# MS Amlin Andretti picks up some needed points at Paris ePrix



## [email protected] (Aug 15, 2012)

In an eventful Paris ePrix, Robin Frijns (NLD) scored sixth place, scoring more points for MS Amlin Andretti in the FIA Formula E Championship. António Félix da Costa (POR) was forced to retire after a crash with another competitor.

*The Qualifying*

Qualifying was a mixed session for MS Amlin Andretti. With a strong performance, Robin Frijns put his ATEC-002 in eighth position - his time of 1:02.654 was just 0.043 seconds shy of the Super Pole session. A penalty for another competitor meant the Dutchman would start the race in seventh place. For António Félix da Costa, it was a disappointing session, as he could manage only 17th, with 1:03.268.

*The Race*

From the start, Frijns was able to hold his position and race solidly in the opening stint. Félix da Costa, meanwhile, found it difficult to make up places, but did pass Lucas di Grassi (BRA) for 16th position but while fighting over the place, the two made contact, with the car forced into the inside wall. It was heavily damaged, and Félix da Costa had to retire from the race. The incident caused a full course yellow, at which point Frijns pitted and retained his seventh position. With a great pass he improved by one place and after an accident for second-placed Jean-Eric Vergne (FRA) - which also saw the Qualcomm Safety Car BMW i8 deployed - the Dutchman moved into fifth position. Unfortunately, Frijns was judged to have driven too fast under the earlier full course yellow period, earning him a five-second penalty which dropped him back to sixth. The race ended under another safety car. The win went to Sébastien Buemi (SUI) for Renault e.dams.

*The Reactions*

*Robin Frijns, MS Amlin Andretti:* "To finish sixth, after the troubles we've had in recent races, is a great result for the team and for myself. It feels fantastic. But also luck was on our side, definitely! When the safety car came out shortly before the finish, I could have lost the points thanks to the penalty, but then a car slowed behind me and slowed everyone down, which saved us. That was very fortunate. The penalty was my mistake, I got caught up because the car in front was speeding and I followed."

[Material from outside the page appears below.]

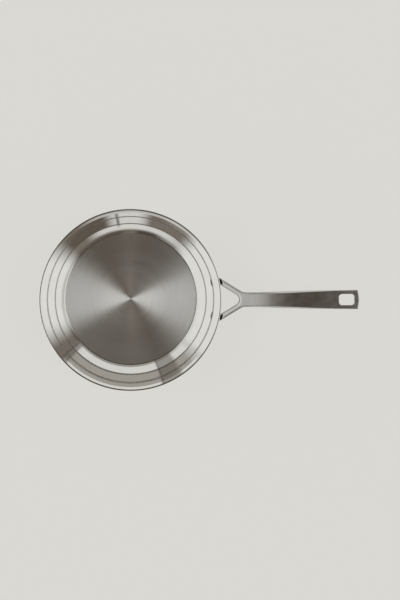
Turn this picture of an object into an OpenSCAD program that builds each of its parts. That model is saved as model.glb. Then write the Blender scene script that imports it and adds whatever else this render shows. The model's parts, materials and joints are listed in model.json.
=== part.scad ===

*António Félix da Costa, MS Amlin Andretti: *"It's been a very frustrating weekend. From my point of view, the incident was pretty simple. Di Grassi went around the outside of me, and started to turn in really early - I was put into the inside wall before the corner even arrived, I couldn't do anything. I have no problem with a driver trying to make a move on the outside, but at least they have to leave some room to get to the apex. It was good for the team to get some points, and that means we've got some great data to look at together. That is a positive for us."


----------